Model: 0 Accuracy is: 0.6007984031936128
Model: 1 Accuracy is: 0.624750499001996
Model: 2 Accuracy is: 0.6453546453546454
Model: 3 Accuracy is: 0.6283716283716284
Model: 4 Accuracy is: 0.6303696303696303
Model: 5 Accuracy is: 0.6433566433566433
Model: 6 Accuracy is: 0.6266266266266266
Model: 7 Accuracy is: 0.6202404809619239
Model: 8 Accuracy is: 0.6392785571142284
Model: 9 Accuracy is: 0.6148445336008024


## 6. Summarize your conclusion here

Due to lack of time, I could not analyze the results very well. 

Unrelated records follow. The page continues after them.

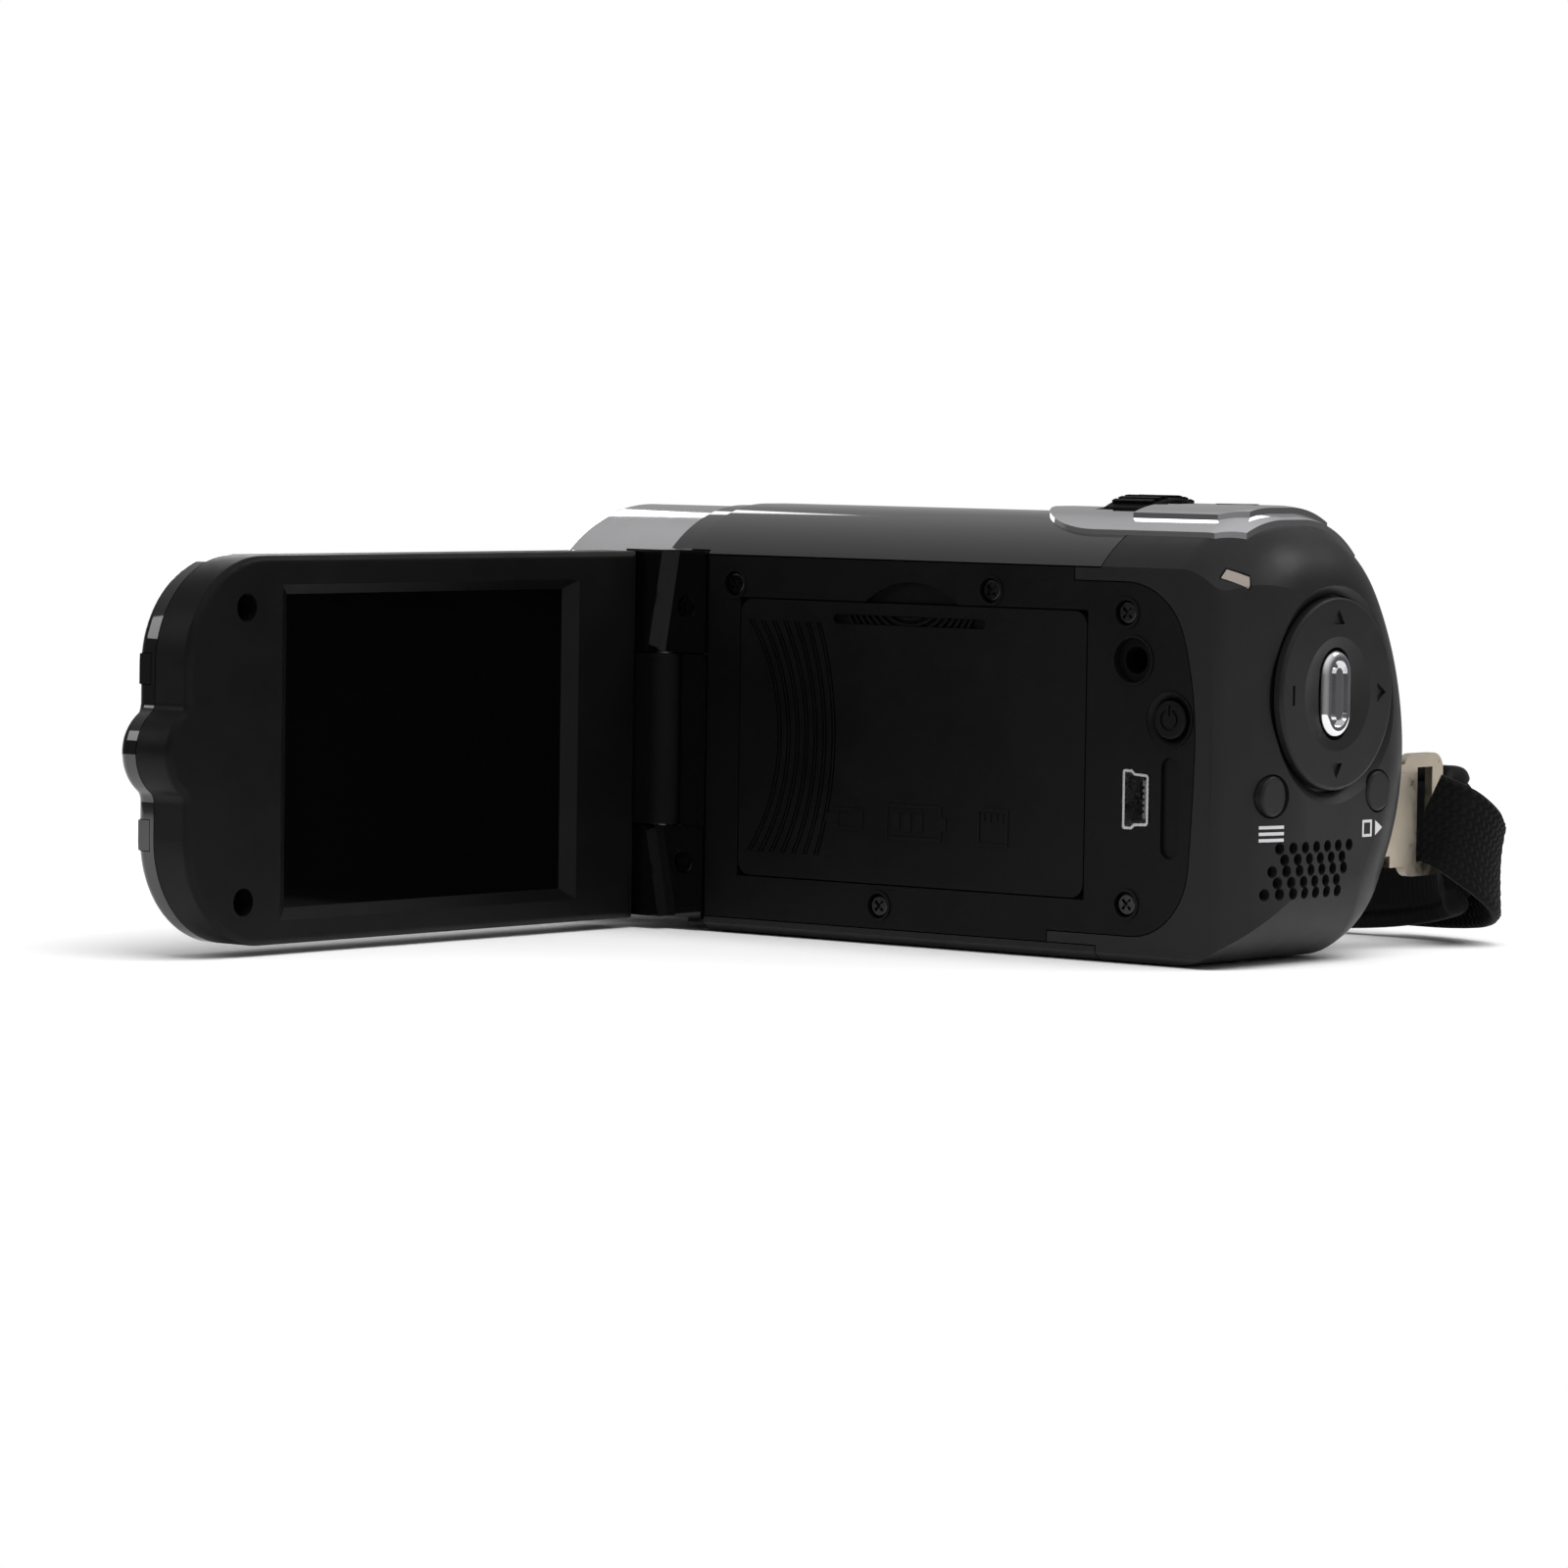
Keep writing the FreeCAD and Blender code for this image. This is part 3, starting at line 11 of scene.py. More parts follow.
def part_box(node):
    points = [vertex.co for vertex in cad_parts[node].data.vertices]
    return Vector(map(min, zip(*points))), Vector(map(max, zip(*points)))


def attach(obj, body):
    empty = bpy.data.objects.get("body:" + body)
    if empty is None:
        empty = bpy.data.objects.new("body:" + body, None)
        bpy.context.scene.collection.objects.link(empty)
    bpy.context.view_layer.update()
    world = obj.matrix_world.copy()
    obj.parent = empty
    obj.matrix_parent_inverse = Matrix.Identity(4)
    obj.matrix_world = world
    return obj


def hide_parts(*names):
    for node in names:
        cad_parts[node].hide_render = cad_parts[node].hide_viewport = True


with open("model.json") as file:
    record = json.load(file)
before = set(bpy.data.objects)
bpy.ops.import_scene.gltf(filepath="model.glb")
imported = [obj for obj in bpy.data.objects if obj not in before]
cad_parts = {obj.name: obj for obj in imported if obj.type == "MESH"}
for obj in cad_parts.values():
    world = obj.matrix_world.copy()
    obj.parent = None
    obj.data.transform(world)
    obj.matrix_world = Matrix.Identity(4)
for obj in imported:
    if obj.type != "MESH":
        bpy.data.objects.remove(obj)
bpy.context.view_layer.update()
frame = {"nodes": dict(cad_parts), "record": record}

MM = 0.001
NODES = frame["nodes"]


# ---------------------------------------------------------------- frame measures
def mm(*values):
    """Millimetres in the row frame as a vector in metres."""
    return Vector([value * MM for value in values])


def middle(node):
    """Centre of a CAD node's box, in metres."""
    low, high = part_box(node)
    return (Vector(low) + Vector(high)) / 2


REAR_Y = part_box("rear_shell")[1][1] / MM


# ---------------------------------------------------------------- material helpers
def new_material(name):
    """New node material with its tree and its Principled shader."""
    material = bpy.data.materials.new(name)
    material.use_nodes = True
    tree = material.node_tree
    return material, tree, tree.nodes["Principled BSDF"]


def add(tree, kind, **values):
    """New node with its properties set."""
    node = tree.nodes.new(kind)
    for key, value in values.items():
        setattr(node, key, value)
    return node


def noise(tree, scale, detail=3.0, rough=0.55, stretch=None):
    """Noise in the row frame's own metres; stretch scales the three axes."""
    coords = add(tree, "ShaderNodeTexCoord")
    mapping = add(tree, "ShaderNodeMapping")
    if stretch:
        mapping.inputs["Scale"].default_value = stretch
    texture = add(tree, "ShaderNodeTexNoise")
    texture.inputs["Scale"].default_value = scale
    texture.inputs["Detail"].default_value = detail
    texture.inputs["Roughness"].default_value = rough
    tree.links.new(coords.outputs["Object"], mapping.inputs["Vector"])
    tree.links.new(mapping.outputs["Vector"], texture.inputs["Vector"])
    return texture


def ramp(tree, source, stops):
    """Colour ramp over a value; stops are (place, colour) pairs."""
    node = add(tree, "ShaderNodeValToRGB")
    elements = node.color_ramp.elements
    for index, (place, colour) in enumerate(stops):
        element = elements[index] if index < 2 else elements.new(place)
        element.position = place
        element.color = (*colour, 1.0)
    tree.links.new(source, node.inputs["Fac"])
    return node


def grey(value, tint=(1.0, 1.0, 1.0)):
    """Grey of the given brightness, coloured by a tint."""
    return tuple(value * part for part in tint)


def spread(tree, shader, texture, low, high, socket="Roughness"):
    """Maps a noise to a narrow range on one of the shader's number sockets."""
    ranger = add(tree, "ShaderNodeMapRange")
    ranger.inputs["From Min"].default_value = 0.3
    ranger.inputs["From Max"].default_value = 0.7
    ranger.inputs["To Min"].default_value = low
    ranger.inputs["To Max"].default_value = high
    tree.links.new(texture.outputs["Fac"], ranger.inputs["Value"])
    tree.links.new(ranger.outputs["Result"], shader.inputs[socket])


def bump(tree, shader, height, strength, distance):
    """Surface relief from a height value; distance is in metres."""
    node = add(tree, "ShaderNodeBump")
    node.inputs["Strength"].default_value = strength
    node.inputs["Distance"].default_value = distance
    tree.links.new(height, node.inputs["Height"])
    tree.links.new(node.outputs["Normal"], shader.inputs["Normal"])


def moulded_plastic(name, dark, light, rough, grain=0.35, shine=0.1, tint=(1.0, 1.0, 1.03)):
    """Moulded plastic: cloudy tone, fine spark-eroded grain, uneven sheen and paler worn edges."""
    material, tree, shader = new_material(name)
    cloud = noise(tree, 45.0, 4.0)
    worn = wear(tree, cloud)
    tone = ramp(tree, worn, [(0.35, grey(dark, tint)), (0.65, grey(light, tint))])
    tree.links.new(tone.outputs["Color"], shader.inputs["Base Color"])
    spread(tree, shader, noise(tree, 160.0, 3.0), rough - 0.05, rough + 0.06)
    if grain:
        fine = noise(tree, 5200.0, 2.0)
        bump(tree, shader, fine.outputs["Fac"], grain, 0.00004)
    shader.inputs["Specular IOR Level"].default_value = shine
    return material


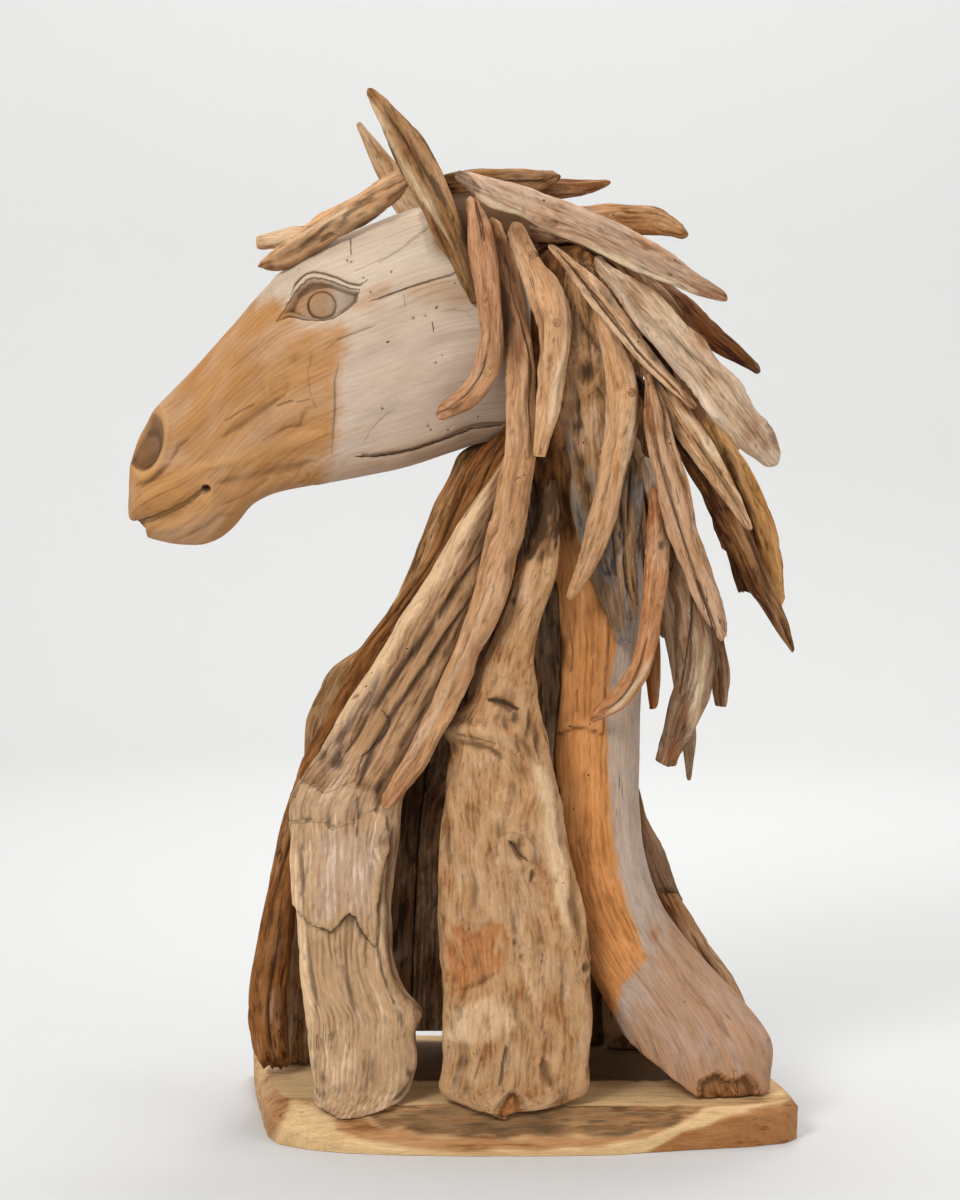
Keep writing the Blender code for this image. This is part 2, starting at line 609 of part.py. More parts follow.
def carve_mouth(piece, tree):
    """Groove of the mouth round the muzzle, ending in a drilled hole on each side."""
    path = []
    for outward in (NEAR, FAR):
        path.append([hit(tree, x, z, outward)[0] for x, z in MOUTH_LINE])
    notch = Vector((MOUTH_NOTCH[0], 0, MOUTH_NOTCH[1]))
    centres = path[0][::-1] + [notch] + path[1]
    outline = section(6, 2.0, "mouth", 0.0)
    radii = [2 * MOUTH_RADIUS] * len(centres)
    groove = guide("mouth_groove", loft(swept_rings(centres, radii, radii, Vector((0, 0, 1)), outline)))
    combine(piece, groove, "DIFFERENCE")
    bpy.data.objects.remove(groove)
    drill_outline = section(8, 2.0, "drill", 0.0)
    sizes = [2 * MOUTH_HOLE_RADIUS] * 2
    for points, outward in zip(path, (NEAR, FAR)):
        ends = [points[-1] + outward * DRILL_REACH, points[-1] - outward * MOUTH_HOLE_DEPTH]
        drill = guide("mouth_hole", loft(swept_rings(ends, sizes, sizes, Vector((0, 0, 1)), drill_outline)))
        combine(piece, drill, "DIFFERENCE")
        bpy.data.objects.remove(drill)


def head():
    """Carved block of the head with its eyes, nostrils and mouth."""
    rows, _ = resample(HEAD_SECTIONS, HEAD_RINGS, (0, 1, 2, 3))
    piece = add_piece("head", "washed", loft([head_section(row) for row in rows]))
    tree = surface(piece)
    for outward in (NEAR, FAR):
        carve_eye(piece, tree, outward)
        carve_nostril(piece, tree, outward)
    carve_mouth(piece, tree)
    return piece


def ring_count(length):
    """How many rings a stick of this length gets."""
    return max(FEWEST_RINGS, min(MOST_RINGS, round(length / RING_STEP) + 3))


def support(trees, x, z, outward):
    """How far out the pieces already placed reach at x, z, or None."""
    reach = None
    for tree in trees:
        found = hit(tree, x, z, outward)
        if found is not None:
            distance = found[0].dot(outward)
            if reach is None or distance > reach:
                reach = distance
    return reach


def rest_line(trees, rows, outward):
    """Where the underside of a stick comes to rest, and its roll, at each of its rings.

    The stick is stiff: it bridges hollows and curves towards the neck by BEND_RADIUS at most.
    """
    places = [Vector((row[0], 0, row[1])) for row in rows]
    reach = [0.0]
    for before, after in zip(places, places[1:]):
        reach.append(reach[-1] + (after - before).length)
    heights = []
    rolls = []
    for place, tangent, row in zip(places, tangents(places), rows):
        across = tangent.cross(outward)
        sides = []
        for offset in (-REST_OFFSET, 0.0, REST_OFFSET):
            point = place + across * (offset * row[2])
            sides.append(support(trees, point.x, point.z, outward))
        found = [side for side in sides if side is not None]
        heights.append(max(found) if found else None)
        slope = 0.0
        if sides[0] is not None and sides[2] is not None:
            slope = (sides[2] - sides[0]) / (2 * REST_OFFSET * row[2])
        rolls.append(max(-MAX_ROLL, min(MAX_ROLL, math.atan(slope))))
    lines = []
    for i in range(len(rows)):
        reachable = []
        for j, height in enumerate(heights):
            if height is not None:
                reachable.append(height - (reach[i] - reach[j]) ** 2 / (2 * BEND_RADIUS))
        lines.append(max(reachable))
    return lines, rolls


def lay(name, tone, flatness, stations, outward, placed, hollow=0.0):
    """Lay a stick on the pieces already placed, from the side that `outward` points to."""
    length = sum(math.dist(a[:2], b[:2]) for a, b in zip(stations, stations[1:]))
    rows, _ = resample(stations, ring_count(length), (0, 1))
    trees = [surface(piece) for piece in placed]
    lines, rolls = rest_line(trees, rows, outward)
    outline = section(EAR_SIDES if hollow else STICK_SIDES, STICK_SQUARENESS, name, STICK_ROUGHNESS)
    widths = [row[2] for row in rows]
    thicknesses = [max(MIN_THICKNESS, min(MAX_THICKNESS, flatness * width)) for width in widths]
    lift = 0.0
    while True:
        centres = []
        for row, line, thickness in zip(rows, lines, thicknesses):
            centres.append(Vector((row[0], 0, row[1])) + outward * (line + thickness / 2 + lift))
        mesh = loft(swept_rings(centres, widths, thicknesses, outward, outline, rolls, hollow))
        tree = BVHTree.FromBMesh(mesh)
        if not any(tree.overlap(other) for other in trees):
            break
        mesh.free()
        lift += SETTLE_STEP
    for vertex in mesh.verts:
        vertex.co += outward * GAP * MM
    return add_piece(name, tone, mesh)


def fit(name, tone, stations, placed):
    """Stick that gives way to the pieces it meets."""
    length = sum(math.dist(a[:3], b[:3]) for a, b in zip(stations, stations[1:]))
    rows, _ = resample(stations, ring_count(length), (0, 1, 2))
    centres = [Vector(row[:3]) for row in rows]
    widths = [row[3] for row in rows]
    thicknesses = [row[4] for row in rows]
    outline = section(STICK_SIDES, STICK_SQUARENESS, name, STICK_ROUGHNESS)
    piece = add_piece(name, tone, loft(swept_rings(centres, widths, thicknesses, NEAR, outline)))
    give_way(piece, placed)
    return piece


def build():
    """All pieces of the sculpture, from the slab outwards."""
    for old in list(bpy.data.objects):
        bpy.data.objects.remove(old)
    slab_piece = base()
    head_piece = head()
    trunk_piece = trunk(head_piece)

    left_root = upright("left_root", "tan", LEFT_ROOT, ROOT_SIDES)
    middle_root = upright("middle_root", "tan", MIDDLE_ROOT, ROOT_SIDES)
    stand_on_slab(trunk_piece, left_root, middle_root)
    placed = [slab_piece, head_piece, trunk_piece]
    uprights = [
        middle_root,
        left_root,
        upright("left_back_plank", "brown", LEFT_BACK_PLANK),
        upright("throat_plank", "dark", THROAT_PLANK),
        upright("inner_plank", "grey", INNER_PLANK),
        upright("far_plank_front", "dark", FAR_PLANK_FRONT),
        upright("far_plank_middle", "dark", FAR_PLANK_MIDDLE),
        upright("far_plank_rear", "brown", FAR_PLANK_REAR),
        upright("far_plank_foot", "brown", FAR_PLANK_FOOT),
    ]
    for piece in uprights:
        give_way(piece, placed)
        placed.append(piece)
    for name, tone, flatness, stations in NEAR_STICKS:
        hollow = EAR_HOLLOW if name.startswith("ear") else 0.0
        placed.append(lay(name, tone, flatness, stations, NEAR, placed, hollow))
    for name, tone, stations in FITTED_STICKS:
        placed.append(fit(name, tone, stations, placed))
    for name, tone, flatness, stations in FAR_STICKS:
        hollow = EAR_HOLLOW if name.startswith("ear") else 0.0
        placed.append(lay(name, tone, flatness, stations, FAR, placed, hollow))


build()
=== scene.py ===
"""Driftwood horse head on a live-edge slab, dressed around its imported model.

Every piece of wood is a grid of rings round its own centre line, read from the CAD solid. Tables
and grids are in millimetres, and the meshes are in metres. A piece's sides are named as seen from
the camera: the near side faces -Y and the far side +Y.
"""
import json
import math

import bpy
import numpy as np
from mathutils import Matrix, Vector
from mathutils.bvhtree import BVHTree


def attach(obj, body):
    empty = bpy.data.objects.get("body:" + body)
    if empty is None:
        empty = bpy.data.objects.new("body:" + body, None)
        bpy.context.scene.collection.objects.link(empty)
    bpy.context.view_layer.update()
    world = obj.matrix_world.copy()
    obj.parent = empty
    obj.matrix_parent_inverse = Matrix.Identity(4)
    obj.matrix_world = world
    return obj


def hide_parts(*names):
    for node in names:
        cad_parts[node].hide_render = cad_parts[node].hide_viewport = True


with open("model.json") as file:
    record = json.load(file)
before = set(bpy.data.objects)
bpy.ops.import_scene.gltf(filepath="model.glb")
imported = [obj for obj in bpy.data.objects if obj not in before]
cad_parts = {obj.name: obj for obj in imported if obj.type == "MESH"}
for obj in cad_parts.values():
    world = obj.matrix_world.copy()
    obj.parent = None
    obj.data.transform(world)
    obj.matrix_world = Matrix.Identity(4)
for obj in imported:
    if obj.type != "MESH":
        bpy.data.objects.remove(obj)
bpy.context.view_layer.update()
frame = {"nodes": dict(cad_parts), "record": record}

MM = 0.001
NEAR = np.array((0.0, -1.0, 0.0))
FAR = np.array((0.0, 1.0, 0.0))
UP = np.array((0.0, 0.0, 1.0))
COARSE = 1.0   # grids are wider above 1

# Camera, in millimetres and degrees
CAMERA_PLACE = (-35.0, -2400.0, 677.0)
CAMERA_TILT = 3.806
CAMERA_LENS = 72.15

# Light: what a tone is divided by, so that it shows as written, and what gloss alone adds to it
BRIGHTNESS = 0.96
SHEEN = 0.010
SHADE_AND_SOOT = 0.22                           # tone of the deepest painted shade and grime, as a share of the dark wood
GLOSS = 0.25

# Name, place, target, size in metres and power in watts
LAMPS = (
    ("key", (-1.5, -2.3, 2.4), (0, 0, 0.55), 1.2, 60.0),
    ("fill", (2.4, -2.0, 1.5), (0, 0, 0.5), 1.6, 18.0),
    ("top", (0.2, 0.2, 2.9), (0, 0, 0.4), 1.4, 24.0),
    ("wall", (0.0, 1.2, 3.4), (0, 4.0, 1.5), 1.8, 62.0),
    ("rear", (0.9, 2.6, 2.3), (0, 0, 0.5), 1.6, 16.0),
)
AMBIENT = 0.40
BACKDROP_TONE = (0.685, 0.685, 0.68, 1.0)
BACKDROP_RADIUS = 4.0
BACKDROP_CURVE = 1.2                  # radius of the bend between floor and wall
BACKDROP_HEIGHT = 4.2

STEP = 6.0                            # between the sections of a centre line
SEARCH = 160.0                        # longer than any radius
THINNEST = 0.35                       # least radius of a ring
ENDLESS = 1e9                         # farther than anything in the scene
DIRECTIONS = 64                       # in which a mean section is measured
FILL_ROUNDS = 500                     # of smoothing over a carved part
OCCLUSION_CELL = 9.0                    # between the places where the shade of neighbours is measured
LEVEL_FLATS = 0.35                    # share of the flats' depth on pieces with level rings

# Planes that the carved head is sectioned in: top x, z, bottom x, z
HEAD_PLANES = (
    (-384, 624, -385, 602), (-382, 655, -380, 590), (-373, 690, -364, 578),
    (-358, 709, -339, 573), (-339, 728, -307, 573), (-313, 755, -283, 588),
    (-288, 783, -261, 614), (-262, 812, -229, 627), (-236, 841, -192, 633),
    (-208, 861, -155, 640), (-174, 878, -115, 648), (-136, 893, -75, 660),
    (-94, 908, -43, 672), (-12, 920, -12, 680),
)


def unit(vectors):
    """Vectors scaled to length 1."""
    return vectors / np.maximum(np.linalg.norm(vectors, axis=-1, keepdims=True), 1e-9)


def ease(values, low, high):
    """0 below low, 1 above high, and smooth between."""
    t = np.clip((values - low) / (high - low), 0.0, 1.0)
    return t * t * (3.0 - 2.0 * t)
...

However, without doing any preprocessing, the model gives 0.66 accuracy score which is quite low.
Then I did some text preprocessing which considers removing punctuations and stopwords. Somehow it gives a worse accuracy score than the first model. Even when I applied n-grams, weirdly it did not improve the score.

I'm guessing that I could have done a mistake by doing count vectorizer at the beginning. I will continue to work on to improve accuracy score.